L’8 aprile alle 18.00 avrebbe dovuto essere battuto all’asta a Madrid, presso la casa Ansorena, un dipinto che figurava nel catalogo con il titolo La Coronacìon de espinas, attribuito ad artisti minori della cerchia di José de Ribera e stimato 1.500 euro. Secondo alcuni critici, tra cui Maria Cristina Terzaghi, tra i massimi esperti del Merisi e docente all’Università Roma Tre, l’opera sarebbe in realtà un Ecce Homo di Caravaggio. Non appena sollevata la questione, il lotto 229 è stato ritirato e lo Stato spagnolo vi ha apposto il vincolo, così da poter esercitare, secondo le proprie leggi, il diritto di prelazione per poterlo acquisire e impedirne l’esportazione.
Ragioni che portano a riconoscere Ecce Homo come opera di Caravaggio
Il 19 aprile l’associazione culturale Casa Testori ha organizzato un incontro in diretta Facebook con Maria Cristina Terzaghi per discutere delle ragioni che l’hanno portata a riconoscere l’opera come un capolavoro caravaggesco.
Secondo l’esperta, l’immaginazione dell’artista sembra aver toccato anche in questo caso vertici altissimi, che si possono ammirare nella straordinaria applicazione dell’idea del campo lungo, di tre personaggi che si dispongono nello spazio secondo profondità diverse: Ponzio Pilato che si sporge in avanti, Gesù nel mezzo e infine l’uomo che si colloca alle sue spalle.

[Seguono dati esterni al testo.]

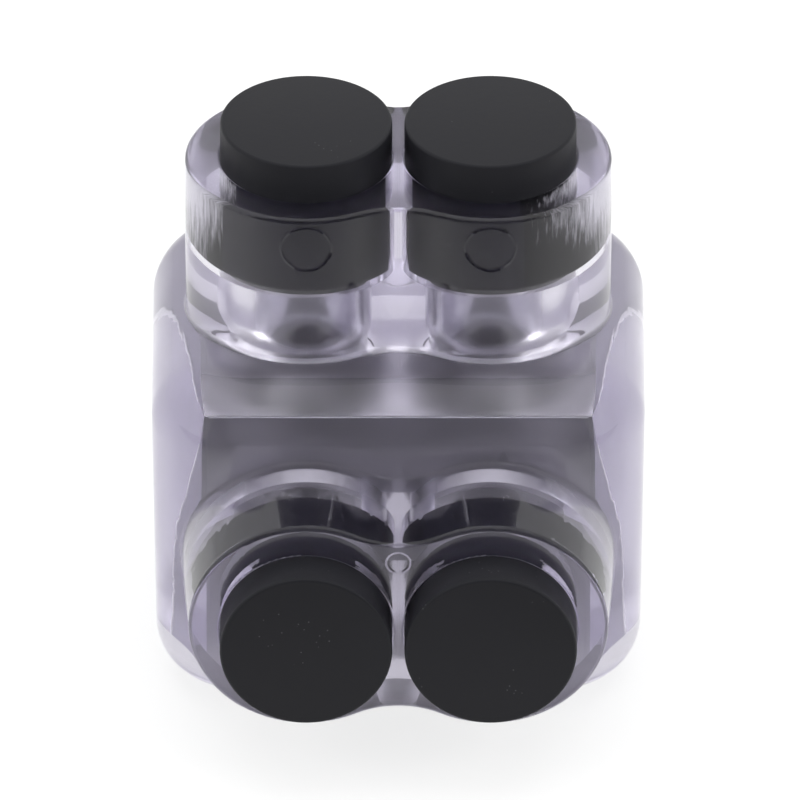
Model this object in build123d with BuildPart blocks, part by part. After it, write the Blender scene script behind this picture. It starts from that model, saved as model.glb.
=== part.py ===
from build123d import *
import os
from math import sqrt

# Insulated two-port tap connector: a clear moulded cover over an aluminium block,
# with two screw ports on top, two wire ports in front and a plug in each port.
# Millimetres. X runs across, the wire ports face -Y, and the screw ports face +Z.
# The origin is on the flat underside, below the middle of the two screw axes.

# Moulded cover
body_width = 52.1          # at the underside
body_height = 39.7
body_draft = 0.9           # degrees, the walls lean out towards the top
side_wall = 5.45           # beside the block
front_wall = 3.1
back_wall = 3.1
top_wall = 3.9
base_wall = 4.0
front_corner = 9.5
back_corner = 9.0
top_edge = 7.5
bottom_edge = 6.0

# Collar of the screw ports
screw_collar_height = 18.0
screw_collar_wall = 3.75   # round each port
screw_collar_front_blend = 9.8
screw_collar_back_blend = 4.5
screw_collar_root = 0.6    # blend into the top of the body

# Collar of the wire ports
wire_collar_reach = 33.2   # from the screw axes to the collar's face
wire_collar_wall = 3.3     # round each port, at the face
wire_collar_lift = 0.4     # the collar's centres stand this much above the wire axes
wire_collar_blend = 10.8
wire_collar_draft = 4.0    # degrees
wire_collar_root = 0.4     # blend into the front of the body
seat_wall = 4.1            # between a wire plug's seat and the block
collar_rim = 0.5           # rounded edge of each collar's face
bore_rim = 0.3             # rounded mouth of each port

# Aluminium block
side_gap = 0.25            # the cover stands off the block at its two sides
block_back = 17.9          # from the screw axes
axis_drop = 1.35           # the wire axes lie this much below the middle of the block
bore_side_wall = 2.95      # metal outside each wire bore
bore_web = 4.8             # metal between the two wire bores
block_edge = 0.2

# Plugs
plug_length = 15.6
plug_proud = 4.4           # how far a seated plug stands out of its collar
plug_over_bore = 1.75      # a plug's radius is this much more than the wire bore's
plug_rim = 0.35            # broken edge of the outer face
plug_nose = 0.9            # length of the tapered nose that starts the plug into its port
plug_nose_inset = 0.5      # the nose ends this much slimmer

# Set screws
screw_radius = 4.765
screw_proud = 0.4          # above the block
screw_top_bevel = 0.8
screw_tip_bevel = 1.3
socket_across_flats = 4.76
socket_depth = 4.8
hole_mouth = 0.7           # countersink of a screw hole

# Clearances
running_clearance = 0.05   # all round a plug in its port, and a screw in its hole
driver_clearance = 0.835   # round a set screw in the way down to it
wire_clearance = 0.3       # the cover's wire passage stands back this much from the block's bore
tip_clearance = 0.1        # between a set screw's tip and the open wire bore

# Sizes that follow from those above
block_width = body_width - 2 * (side_wall + side_gap)
wire_bore_radius = (block_width - 2 * bore_side_wall - bore_web) / 4
port_pitch = 2 * wire_bore_radius + bore_web
block_base = base_wall
block_top = body_height - top_wall
wire_axis_height = (block_base + block_top) / 2 - axis_drop
half_pitch = port_pitch / 2
screw_collar_top = body_height + screw_collar_height
plug_radius = wire_bore_radius + plug_over_bore
port_radius = plug_radius + running_clearance
port_depth = plug_length - plug_proud
block_front = wire_collar_reach - port_depth - seat_wall
body_front = block_front + front_wall
body_back = block_back + back_wall
screw_collar_radius = port_radius + screw_collar_wall
wire_collar_radius = port_radius + wire_collar_wall
wire_passage_radius = wire_bore_radius + wire_clearance
screw_hole_radius = screw_radius + running_clearance
screw_bore_radius = screw_radius + driver_clearance
screw_top = block_top + screw_proud
screw_length = screw_top - wire_axis_height - wire_bore_radius - tip_clearance
embed = 6.0                # how far a collar's solid starts inside the body
port_points = [(-half_pitch, 0), (half_pitch, 0)]
front_plane = Plane(origin=(0, -wire_collar_reach, wire_axis_height), x_dir=(1, 0, 0), z_dir=(0, -1, 0))
os.makedirs("parts", exist_ok=True)


def lobed_outline(lobe_radius, lower_blend, upper_blend, lift=0.0):
    """Two round lobes joined by valleys whose arcs are tangent to both."""
    with BuildSketch() as outline:
        with Locations(*[(x, lift) for x, _ in port_points]):
            Circle(lobe_radius)
        for blend, side in ((lower_blend, -1), (upper_blend, 1)):
            reach = lobe_radius + blend
            valley = side * sqrt(reach**2 - half_pitch**2)
            touch_x = half_pitch * blend / reach
            touch_y = lift + valley * lobe_radius / reach
            with BuildLine():
                Polyline((0, lift), (touch_x, touch_y), (0, lift + valley), (-touch_x, touch_y), close=True)
            make_face()
            with Locations((0, lift + valley)):
                Circle(blend, mode=Mode.SUBTRACT)
    return outline.sketch


# Moulded cover: one piece of clear soft plastic
with BuildPart() as insulating_cover:
    with BuildSketch(Plane.XY) as body_plan:
        with Locations((0, (body_back - body_front) / 2)):
            Rectangle(body_width, body_front + body_back)
        fillet(body_plan.vertices().sort_by(Axis.Y)[:2], front_corner)
        fillet(body_plan.vertices().sort_by(Axis.Y)[-2:], back_corner)
    extrude(amount=body_height, taper=-body_draft)
    fillet(insulating_cover.faces().sort_by(Axis.Z)[-1].edges(), top_edge)
    fillet(insulating_cover.faces().sort_by(Axis.Z)[0].edges(), bottom_edge)

    # The screw ports' collar rises from the top as a figure of eight
    with BuildSketch(Plane.XY.offset(body_height - embed)):
        add(lobed_outline(screw_collar_radius, screw_collar_front_blend, screw_collar_back_blend))
    extrude(amount=screw_collar_height + embed)
    screw_roots = insulating_cover.edges(Select.NEW).filter_by_position(
        Axis.Z, body_height - embed, body_height + 0.1
    )
    fillet(screw_roots, screw_collar_root)
    fillet(insulating_cover.faces().sort_by(Axis.Z)[-1].edges(), collar_rim)

    # The wire ports' collar stands out of the front and narrows towards its face
    with BuildSketch(front_plane):
        add(lobed_outline(wire_collar_radius, wire_collar_blend, wire_collar_blend, wire_collar_lift))
    extrude(amount=-(wire_collar_reach - body_front + embed), taper=-wire_collar_draft)
    wire_roots = insulating_cover.edges(Select.NEW).filter_by_position(
        Axis.Y, -body_front - 1.0, -body_front + embed
    )
    fillet(wire_roots, wire_collar_root)
    fillet(insulating_cover.faces().sort_by(Axis.Y)[0].edges(), collar_rim)

    # Each screw port: a wide seat for its plug, then a narrower way down to the screw
    with Locations(Plane.XY.offset(screw_collar_top)):
        with Locations(*port_points):
            Hole(port_radius, depth=port_depth)
            Hole(screw_bore_radius, depth=screw_collar_top - block_top)

    # Each wire port: a wide seat for its plug, then the wire's way to the block
    with Locations(front_plane):
        with Locations(*port_points):
            Hole(port_radius, depth=port_depth)
            Hole(wire_passage_radius, depth=wire_collar_reach - block_front)
    port_mouths = insulating_cover.edges().filter_by(GeomType.CIRCLE).filter_by(
        lambda edge: abs(edge.radius - port_radius) < 0.01
    )
    fillet(port_mouths.sort_by(Axis.Z)[-2:] + port_mouths.sort_by(Axis.Y)[:2], bore_rim)

    # The room for the block: the cover touches it except at its two sides
    with Locations((0, (block_back - block_front) / 2, (block_base + block_top) / 2)):
        Box(
            block_width + 2 * side_gap,
            block_front + block_back,
            block_top - block_base,
            mode=Mode.SUBTRACT,
        )
insulating_cover.part.label = "insulating_cover"
export_step(insulating_cover.part, "parts/insulating_cover.step")

# Aluminium block: two wire bores along Y, and a screw hole down into each
with BuildPart() as terminal_block:
    with Locations((0, (block_back - block_front) / 2, (block_base + block_top) / 2)):
        Box(block_width, block_front + block_back, block_top - block_base)
    chamfer(terminal_block.edges(), block_edge)
    with Locations(front_plane.offset(block_front - wire_collar_reach)):
        with Locations(*port_points):
            Hole(wire_bore_radius)
    with Locations(Plane.XY.offset(block_top)):
        with Locations(*port_points):
            Hole(screw_hole_radius, depth=block_top - wire_axis_height)
    screw_mouths = terminal_block.edges().filter_by(GeomType.CIRCLE).filter_by_position(
        Axis.Z, block_top - 0.01, block_top + 0.01
    )
    chamfer(screw_mouths, hole_mouth)
terminal_block.part.label = "terminal_block"
export_step(terminal_block.part, "parts/terminal_block.step")

# Set screws: bevelled at both ends, with a hexagon socket in the top
for side, x in zip(("left", "right"), (-half_pitch, half_pitch)):
    with BuildPart() as set_screw:
        with Locations((x, 0, screw_top)):
            Cylinder(screw_radius, screw_length, align=(Align.CENTER, Align.CENTER, Align.MAX))
        chamfer(set_screw.edges().sort_by(Axis.Z)[-1], screw_top_bevel)
        chamfer(set_screw.edges().sort_by(Axis.Z)[0], screw_tip_bevel)
        with BuildSketch(Plane.XY.offset(screw_top)):
            with Locations((x, 0)):
                RegularPolygon(socket_across_flats / 2, 6, major_radius=False)
        extrude(amount=-socket_depth, mode=Mode.SUBTRACT)
    set_screw.part.label = "set_screw_" + side
    export_step(set_screw.part, "parts/set_screw_" + side + ".step")

# Plugs: one solid moulding, the same in a screw port and in a wire port
with BuildPart() as plug:
    Cylinder(plug_radius, plug_length, align=(Align.CENTER, Align.CENTER, Align.MIN))
    fillet(plug.edges().sort_by(Axis.Z)[-1], plug_rim)
    nose = plug.edges().sort_by(Axis.Z)[0]
    chamfer(nose, plug_nose, plug_nose_inset, reference=plug.faces().sort_by(Axis.Z)[1])
screw_seat_plane = Plane.XY.offset(screw_collar_top - port_depth)
wire_seat_plane = front_plane.offset(-port_depth)
for port, seat in (("screw", screw_seat_plane), ("wire", wire_seat_plane)):
    for side, x in zip(("left", "right"), (-half_pitch, half_pitch)):
        with BuildPart() as seated_plug:
            with Locations(seat):
                with Locations((x, 0)):
                    add(plug.part)
        seated_plug.part.label = port + "_plug_" + side
        export_step(seated_plug.part, "parts/" + port + "_plug_" + side + ".step")
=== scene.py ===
import math

import bmesh
import bpy
from bmesh.types import BMEdge, BMFace, BMVert
from mathutils import Matrix, Vector, noise


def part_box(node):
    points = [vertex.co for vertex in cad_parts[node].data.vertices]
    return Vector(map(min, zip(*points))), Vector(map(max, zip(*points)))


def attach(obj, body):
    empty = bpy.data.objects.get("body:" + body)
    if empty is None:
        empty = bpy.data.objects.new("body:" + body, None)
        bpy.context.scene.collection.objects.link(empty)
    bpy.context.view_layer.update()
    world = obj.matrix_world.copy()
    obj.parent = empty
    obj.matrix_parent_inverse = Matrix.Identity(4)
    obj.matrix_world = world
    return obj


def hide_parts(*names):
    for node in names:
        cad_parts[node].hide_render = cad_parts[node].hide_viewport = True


bl_info = {
    "name": "Insulated Tap Connector",
    "version": (1, 0, 0),
    "blender": (4, 5, 0),
    "location": "3D View > Sidebar > Connector",
    "description": "Dresses the packed connector: clear cover, aluminium block, screws and plugs",
    "category": "Object",
}

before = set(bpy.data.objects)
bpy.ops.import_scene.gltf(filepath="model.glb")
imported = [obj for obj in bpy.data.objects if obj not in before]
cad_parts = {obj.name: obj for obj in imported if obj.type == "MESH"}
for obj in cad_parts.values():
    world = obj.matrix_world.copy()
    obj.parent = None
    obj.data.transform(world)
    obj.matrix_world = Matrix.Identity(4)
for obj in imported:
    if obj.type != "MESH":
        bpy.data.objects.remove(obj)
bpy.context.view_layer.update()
SIDES = (("left", -1.0), ("right", 1.0))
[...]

Una prima caratteristica che può essere ritrovata anche in altre opere dell’artista, tra cui la Flagellazione di Cristo (Napoli, museo nazionale di Capodimonte, 1607-1608), riguarda la maggiore esposizione alla luce della figura di Gesù, il cui corpo, punto più luminoso della scena, rischiara la tela e si pone direttamente in contrasto con l’oscurità che avvolge la composizione e che “nasconde” gli altri due corpi. Nella Flagellazione, così come nell’Ecce Homo è manifesta l’idea di un’ostensione del corpo di Cristo, che è anche simbolica.
Il personaggio sul fondo, con la bocca socchiusa in un’espressione di stupore, prosegue la Terzaghi, è uno dei più singolari. Il suo ruolo nella composizione è quello di mostrare Gesù, avvolgendone le spalle con un drappo di porpora: un mantello che vela e svela contemporaneamente, in un gesto di grande eleganza. Inoltre, questo manto purpureo sembra avere la stessa valenza compositiva della stoffa rossa che avvolge la Salomé con la testa del Battista, conservata al museo del Prado di Madrid (1609).

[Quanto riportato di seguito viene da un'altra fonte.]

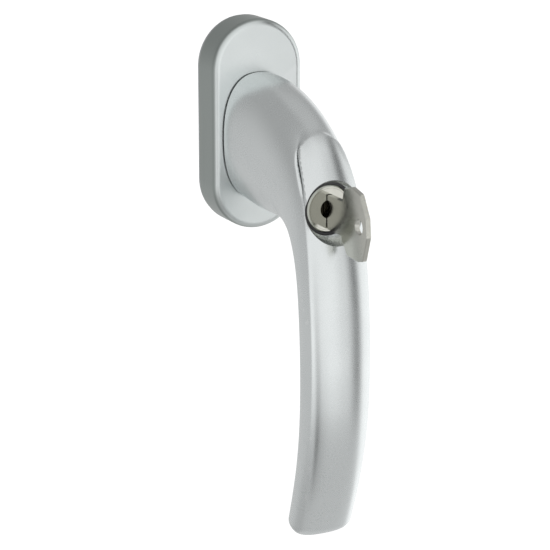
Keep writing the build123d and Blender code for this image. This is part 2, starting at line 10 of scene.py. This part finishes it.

Secondo la studiosa, un altro richiamo ad opere caravaggesche si può rinvenire nella figura di Pilato, che denota una certa somiglianza, nell’espressione e nelle fattezze del volto, con il san Pietro martire della Madonna del Rosario del Kunsthistorisches Museum di Vienna (1605). Impressionante in questa figura è la gestualità delle mani, tutt’altro che retorica, che, rivolta verso l’ecce homo, lo mostra con un’intensa drammaticità.

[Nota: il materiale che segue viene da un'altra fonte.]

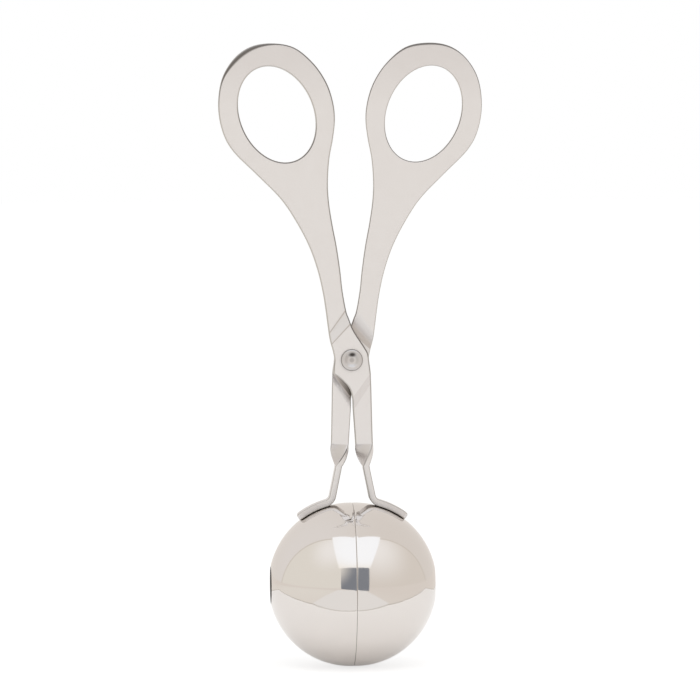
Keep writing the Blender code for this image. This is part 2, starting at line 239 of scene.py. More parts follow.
class TongsArms(PropertyGroup):
    """Sizes and finish of the two stamped arms."""

    sheet: length_of("Sheet", "Thickness of the steel sheet", 0.0020)
    rolled_edge: length_of("Rolled edge", "Radius of the edge on the front face", 0.00045)
    sheared_edge: length_of("Sheared edge", "Radius of the edge on the back face", 0.00030)
    handle_reach: length_of("Handle reach", "From the rivet to the loop's top", 0.0965)
    handle_spread: length_of("Handle spread", "From the rivet out to the loop's side", 0.0402)
    pad_half_width: length_of("Pad half width", "Half the width beside the rivet", 0.0053)
    rivet_hole: length_of("Rivet hole", "Radius of the hole for the rivet", 0.0022)
    hole_length: length_of("Finger hole length", "Inside the loop, along it", 0.0302)
    hole_width: length_of("Finger hole width", "Inside the loop, across it", 0.0223)
    shank_width: length_of("Shank width", "Width of the narrow strip", 0.0054)
    twist_length: length_of("Twist length", "How far the quarter turn takes", 0.0069)
    strip_lean: angle_of("Strip lean", "How far the strip leans out below the twist", 11.6)
    foot_length: length_of("Foot length", "How far the foot runs along the ball", 0.0096)
    face_colour: colour_of("Face colour", "Steel of the flat faces", "e1dfdf")
    # Painted shade: the slope, formed and deep colours stand in for shade and shadow on the arm
    slope_shade_colour: colour_of("Slope colour", "Steel on the front of a joggle's slope", "d7d4d4")
    painted_shade_colour: colour_of("Formed colour", "Steel on its back, and in the twist", "c2bcb8")
    painted_shadow_colour: colour_of("Deep colour", "Steel beside the other arm's pad", "57514c")
    edge_colour: colour_of("Edge colour", "Steel along the rounded edges", "c2bfbb")
    # Painted shade: edges that face up are drawn in the dark edge colour
    shaded_edge_colour: colour_of("Dark edge colour", "Edges that face up", "6f6b68")
    roughness: share_of("Roughness", "How soft the faces' reflections are", 0.38)


class TongsBall(PropertyGroup):
    """Sizes and finish of the two half shells."""

    radius: length_of("Radius", "Outside radius of the ball", round(BALL_CENTRE.z, 6))
    wall: length_of("Wall", "Thickness of the shell", 0.0008)
    lip: length_of("Lip", "Straight part of the shell at the seam", 0.0006)
    pole_hole: length_of("Pole hole", "Radius of the hole at each pole", 0.0057)
    rim_round: length_of("Rim rounding", "Rounding of the cut rims", 0.00018)
    colour: colour_of("Colour", "Polished steel", "e1dcd8")
    # Painted shade: the pole hole's punched wall is drawn dark, standing in for the shade in the
    # hole
    hole_shade_colour: colour_of("Cut colour", "Punched wall of the pole hole", "4d4743")
    roughness: share_of("Roughness", "How soft the reflections are", 0.05)
    inside_roughness: share_of("Inside roughness", "The same inside, where nobody buffed it", 0.36)


class TongsRivet(PropertyGroup):
    """Sizes and finish of the rivet."""

    shank: length_of("Shank", "Radius of the shank", 0.0021)
    head: length_of("Head", "Radius of the head behind", 0.00375)
    head_height: length_of("Head height", "How far the head stands up", 0.0011)
    roll: length_of("Roll", "Radius of the rolled end in front", 0.00330)
    roll_height: length_of("Roll height", "How far the rolled end stands up", 0.0006)
    bore: length_of("Bore", "Radius of the tube's bore", 0.0016)
    bore_depth: length_of("Bore depth", "Depth of the bore", 0.0003)
    colour: colour_of("Colour", "Turned steel", "bfbcbb")
    # Painted shade: the groove's upper part is drawn dark, standing in for its shadow
    groove_shade_colour: colour_of("Grease colour", "Dark grease in the groove's upper part", "4e4a48")
    # Painted shade: the dark line along the roll's outer edge
    rim_shade_colour: colour_of("Line colour", "Outer edge of the roll", "888482")
    roughness: share_of("Roughness", "How soft the reflections are", 0.33)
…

Notizie da fonti documentarie
Dai documenti è noto che nel 1605 il cardinale Massimo Massimi, membro di un’importante famiglia romana, commissiona a Caravaggio un Ecce Homo ed esiste in merito una risposta scritta di mano dell’artista, rinvenuta da Rossana Barbiellini nel 1987 presso l’archivio della Famiglia Massimi a Roma. Nella ricevuta autografa, datata 25 giugno 1605, l’artista si impegna a compiere un dipinto «di valore e grandezza come è quello ch’io gli feci già della Incoronazione di Crixto». Il dipinto caravaggesco in questione, secondo la studiosa, non è però quello realizzato per il Massimi, soprattutto per una questione di dimensioni, e la sua ipotesi è piuttosto quella che il dipinto in realtà non sia mai stato eseguito.
Un inventario del 1659, relativo ai beni del conte de Castrillo e viceré di Napoli Garcia de Avellaneda y Haro, include, oltre alla Salomè, anche un Ecce Homo, che coincide nelle dimensioni con le misure del dipinto madrileno.
«Quest’opera intrattiene un legame profondo con i dipinti redatti al principio del soggiorno napoletano», afferma la Terzaghi nell’intervista fatta a “Repubblica”, riconoscendone una profonda somiglianza stilistica con la stessa Salomè.